Start DATA PROVIDED
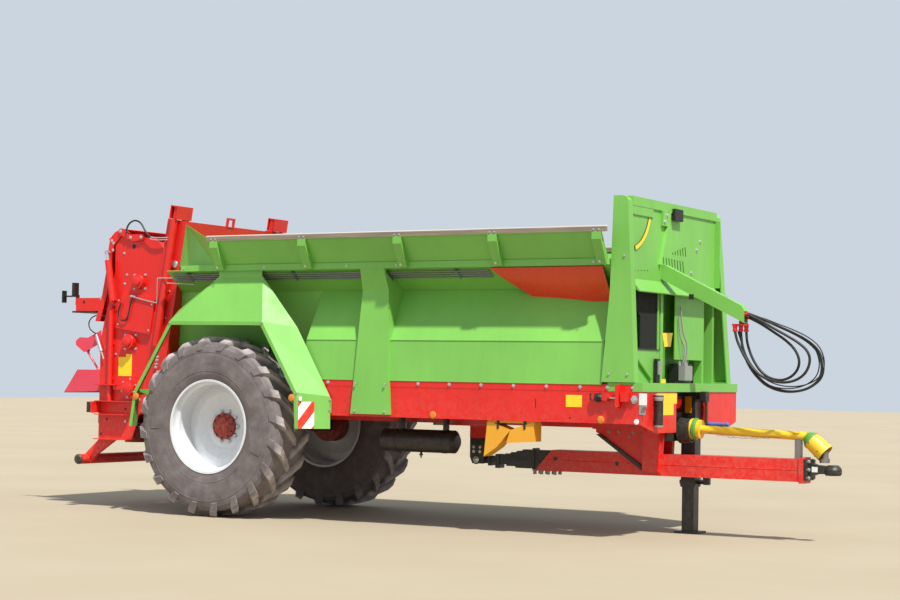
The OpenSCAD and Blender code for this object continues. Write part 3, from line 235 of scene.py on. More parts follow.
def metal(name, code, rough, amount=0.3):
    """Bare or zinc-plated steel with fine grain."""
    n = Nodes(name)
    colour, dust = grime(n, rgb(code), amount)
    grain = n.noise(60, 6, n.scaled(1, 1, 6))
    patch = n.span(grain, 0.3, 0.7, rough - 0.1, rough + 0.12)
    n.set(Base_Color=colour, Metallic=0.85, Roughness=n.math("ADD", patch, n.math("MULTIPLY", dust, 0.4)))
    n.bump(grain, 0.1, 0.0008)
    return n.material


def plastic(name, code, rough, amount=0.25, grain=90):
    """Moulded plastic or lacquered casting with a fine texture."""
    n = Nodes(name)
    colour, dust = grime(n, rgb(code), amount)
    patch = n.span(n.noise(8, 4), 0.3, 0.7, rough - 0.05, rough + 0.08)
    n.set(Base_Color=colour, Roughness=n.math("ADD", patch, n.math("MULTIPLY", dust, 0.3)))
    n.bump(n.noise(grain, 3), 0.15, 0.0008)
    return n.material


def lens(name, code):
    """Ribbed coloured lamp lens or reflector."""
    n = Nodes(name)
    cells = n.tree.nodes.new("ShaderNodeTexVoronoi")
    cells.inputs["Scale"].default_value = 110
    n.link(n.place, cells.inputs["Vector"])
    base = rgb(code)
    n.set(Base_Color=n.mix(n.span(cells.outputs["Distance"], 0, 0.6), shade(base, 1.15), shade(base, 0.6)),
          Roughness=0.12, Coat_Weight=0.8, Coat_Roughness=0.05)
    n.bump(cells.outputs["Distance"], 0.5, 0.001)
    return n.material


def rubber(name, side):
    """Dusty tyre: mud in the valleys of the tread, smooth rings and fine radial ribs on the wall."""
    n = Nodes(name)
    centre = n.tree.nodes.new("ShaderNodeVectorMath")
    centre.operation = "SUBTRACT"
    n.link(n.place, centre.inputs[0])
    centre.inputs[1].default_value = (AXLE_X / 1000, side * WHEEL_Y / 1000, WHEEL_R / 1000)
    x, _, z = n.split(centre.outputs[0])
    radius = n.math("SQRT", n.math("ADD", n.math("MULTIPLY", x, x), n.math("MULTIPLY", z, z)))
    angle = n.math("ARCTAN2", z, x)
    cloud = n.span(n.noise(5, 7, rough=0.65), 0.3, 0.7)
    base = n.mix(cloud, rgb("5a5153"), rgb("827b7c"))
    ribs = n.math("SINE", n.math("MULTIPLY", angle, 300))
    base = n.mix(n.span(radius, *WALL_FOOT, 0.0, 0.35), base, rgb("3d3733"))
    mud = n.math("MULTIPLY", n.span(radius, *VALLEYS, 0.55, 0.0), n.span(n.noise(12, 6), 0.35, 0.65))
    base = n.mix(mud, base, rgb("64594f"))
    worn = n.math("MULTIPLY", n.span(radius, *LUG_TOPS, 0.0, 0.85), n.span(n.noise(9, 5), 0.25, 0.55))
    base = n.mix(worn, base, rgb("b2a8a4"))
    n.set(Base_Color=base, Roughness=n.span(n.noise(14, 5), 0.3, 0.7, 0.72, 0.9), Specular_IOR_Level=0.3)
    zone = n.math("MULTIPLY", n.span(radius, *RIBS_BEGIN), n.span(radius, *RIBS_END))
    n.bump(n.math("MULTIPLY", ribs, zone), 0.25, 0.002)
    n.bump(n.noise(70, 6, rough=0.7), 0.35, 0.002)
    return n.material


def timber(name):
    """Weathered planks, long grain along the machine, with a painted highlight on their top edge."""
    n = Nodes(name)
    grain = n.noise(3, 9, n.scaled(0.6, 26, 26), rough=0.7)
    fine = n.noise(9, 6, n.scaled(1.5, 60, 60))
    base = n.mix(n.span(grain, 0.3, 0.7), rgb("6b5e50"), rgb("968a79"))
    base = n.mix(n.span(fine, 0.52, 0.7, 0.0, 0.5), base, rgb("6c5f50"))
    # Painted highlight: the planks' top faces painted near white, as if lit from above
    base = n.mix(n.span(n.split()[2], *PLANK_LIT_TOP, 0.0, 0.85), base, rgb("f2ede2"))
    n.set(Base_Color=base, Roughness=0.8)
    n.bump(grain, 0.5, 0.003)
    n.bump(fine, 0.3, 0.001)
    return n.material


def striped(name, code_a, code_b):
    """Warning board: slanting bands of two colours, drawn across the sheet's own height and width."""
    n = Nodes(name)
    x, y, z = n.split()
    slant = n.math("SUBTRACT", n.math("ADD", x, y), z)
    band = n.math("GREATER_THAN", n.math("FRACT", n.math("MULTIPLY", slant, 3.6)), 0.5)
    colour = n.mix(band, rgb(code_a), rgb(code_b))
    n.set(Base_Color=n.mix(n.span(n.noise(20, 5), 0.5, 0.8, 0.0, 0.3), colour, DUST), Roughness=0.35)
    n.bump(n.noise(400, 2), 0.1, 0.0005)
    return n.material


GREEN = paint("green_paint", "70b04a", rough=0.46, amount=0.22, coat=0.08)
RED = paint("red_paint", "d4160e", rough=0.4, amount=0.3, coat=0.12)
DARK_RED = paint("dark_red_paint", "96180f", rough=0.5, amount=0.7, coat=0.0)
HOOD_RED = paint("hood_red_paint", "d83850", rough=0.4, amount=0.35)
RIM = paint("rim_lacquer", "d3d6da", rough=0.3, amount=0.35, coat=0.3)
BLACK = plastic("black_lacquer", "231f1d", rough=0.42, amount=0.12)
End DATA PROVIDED
- **WHAT THE TASK ASKS**
Write out the material exactly as given.

- **RESPONSE BELOW**
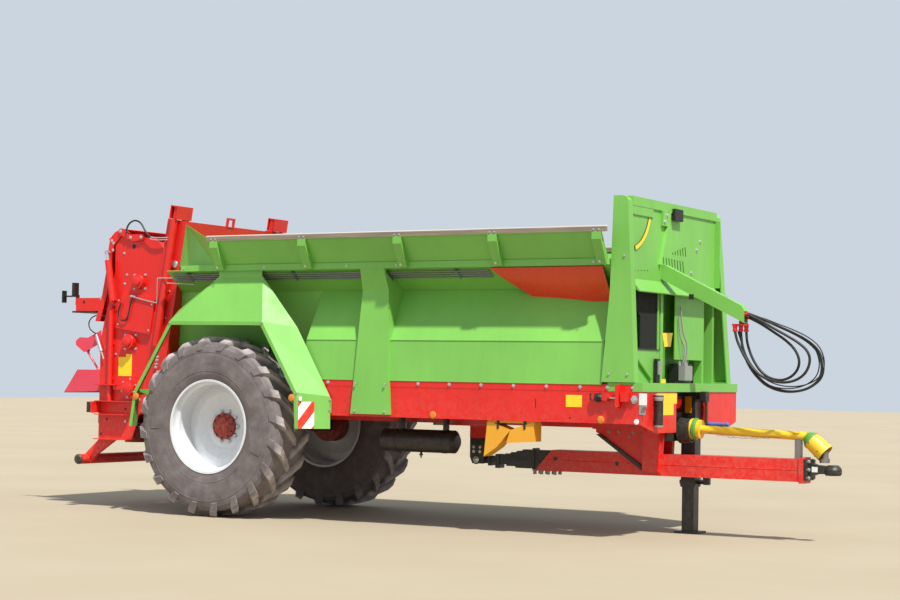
The OpenSCAD and Blender code for this object continues. Write part 3, from line 235 of scene.py on. More parts follow.
def metal(name, code, rough, amount=0.3):
    """Bare or zinc-plated steel with fine grain."""
    n = Nodes(name)
    colour, dust = grime(n, rgb(code), amount)
    grain = n.noise(60, 6, n.scaled(1, 1, 6))
    patch = n.span(grain, 0.3, 0.7, rough - 0.1, rough + 0.12)
    n.set(Base_Color=colour, Metallic=0.85, Roughness=n.math("ADD", patch, n.math("MULTIPLY", dust, 0.4)))
    n.bump(grain, 0.1, 0.0008)
    return n.material


def plastic(name, code, rough, amount=0.25, grain=90):
    """Moulded plastic or lacquered casting with a fine texture."""
    n = Nodes(name)
    colour, dust = grime(n, rgb(code), amount)
    patch = n.span(n.noise(8, 4), 0.3, 0.7, rough - 0.05, rough + 0.08)
    n.set(Base_Color=colour, Roughness=n.math("ADD", patch, n.math("MULTIPLY", dust, 0.3)))
    n.bump(n.noise(grain, 3), 0.15, 0.0008)
    return n.material


def lens(name, code):
    """Ribbed coloured lamp lens or reflector."""
    n = Nodes(name)
    cells = n.tree.nodes.new("ShaderNodeTexVoronoi")
    cells.inputs["Scale"].default_value = 110
    n.link(n.place, cells.inputs["Vector"])
    base = rgb(code)
    n.set(Base_Color=n.mix(n.span(cells.outputs["Distance"], 0, 0.6), shade(base, 1.15), shade(base, 0.6)),
          Roughness=0.12, Coat_Weight=0.8, Coat_Roughness=0.05)
    n.bump(cells.outputs["Distance"], 0.5, 0.001)
    return n.material


def rubber(name, side):
    """Dusty tyre: mud in the valleys of the tread, smooth rings and fine radial ribs on the wall."""
    n = Nodes(name)
    centre = n.tree.nodes.new("ShaderNodeVectorMath")
    centre.operation = "SUBTRACT"
    n.link(n.place, centre.inputs[0])
    centre.inputs[1].default_value = (AXLE_X / 1000, side * WHEEL_Y / 1000, WHEEL_R / 1000)
    x, _, z = n.split(centre.outputs[0])
    radius = n.math("SQRT", n.math("ADD", n.math("MULTIPLY", x, x), n.math("MULTIPLY", z, z)))
    angle = n.math("ARCTAN2", z, x)
    cloud = n.span(n.noise(5, 7, rough=0.65), 0.3, 0.7)
    base = n.mix(cloud, rgb("5a5153"), rgb("827b7c"))
    ribs = n.math("SINE", n.math("MULTIPLY", angle, 300))
    base = n.mix(n.span(radius, *WALL_FOOT, 0.0, 0.35), base, rgb("3d3733"))
    mud = n.math("MULTIPLY", n.span(radius, *VALLEYS, 0.55, 0.0), n.span(n.noise(12, 6), 0.35, 0.65))
    base = n.mix(mud, base, rgb("64594f"))
    worn = n.math("MULTIPLY", n.span(radius, *LUG_TOPS, 0.0, 0.85), n.span(n.noise(9, 5), 0.25, 0.55))
    base = n.mix(worn, base, rgb("b2a8a4"))
    n.set(Base_Color=base, Roughness=n.span(n.noise(14, 5), 0.3, 0.7, 0.72, 0.9), Specular_IOR_Level=0.3)
    zone = n.math("MULTIPLY", n.span(radius, *RIBS_BEGIN), n.span(radius, *RIBS_END))
    n.bump(n.math("MULTIPLY", ribs, zone), 0.25, 0.002)
    n.bump(n.noise(70, 6, rough=0.7), 0.35, 0.002)
    return n.material


def timber(name):
    """Weathered planks, long grain along the machine, with a painted highlight on their top edge."""
    n = Nodes(name)
    grain = n.noise(3, 9, n.scaled(0.6, 26, 26), rough=0.7)
    fine = n.noise(9, 6, n.scaled(1.5, 60, 60))
    base = n.mix(n.span(grain, 0.3, 0.7), rgb("6b5e50"), rgb("968a79"))
    base = n.mix(n.span(fine, 0.52, 0.7, 0.0, 0.5), base, rgb("6c5f50"))
    # Painted highlight: the planks' top faces painted near white, as if lit from above
    base = n.mix(n.span(n.split()[2], *PLANK_LIT_TOP, 0.0, 0.85), base, rgb("f2ede2"))
    n.set(Base_Color=base, Roughness=0.8)
    n.bump(grain, 0.5, 0.003)
    n.bump(fine, 0.3, 0.001)
    return n.material


def striped(name, code_a, code_b):
    """Warning board: slanting bands of two colours, drawn across the sheet's own height and width."""
    n = Nodes(name)
    x, y, z = n.split()
    slant = n.math("SUBTRACT", n.math("ADD", x, y), z)
    band = n.math("GREATER_THAN", n.math("FRACT", n.math("MULTIPLY", slant, 3.6)), 0.5)
    colour = n.mix(band, rgb(code_a), rgb(code_b))
    n.set(Base_Color=n.mix(n.span(n.noise(20, 5), 0.5, 0.8, 0.0, 0.3), colour, DUST), Roughness=0.35)
    n.bump(n.noise(400, 2), 0.1, 0.0005)
    return n.material


GREEN = paint("green_paint", "70b04a", rough=0.46, amount=0.22, coat=0.08)
RED = paint("red_paint", "d4160e", rough=0.4, amount=0.3, coat=0.12)
DARK_RED = paint("dark_red_paint", "96180f", rough=0.5, amount=0.7, coat=0.0)
HOOD_RED = paint("hood_red_paint", "d83850", rough=0.4, amount=0.35)
RIM = paint("rim_lacquer", "d3d6da", rough=0.3, amount=0.35, coat=0.3)
BLACK = plastic("black_lacquer", "231f1d", rough=0.42, amount=0.12)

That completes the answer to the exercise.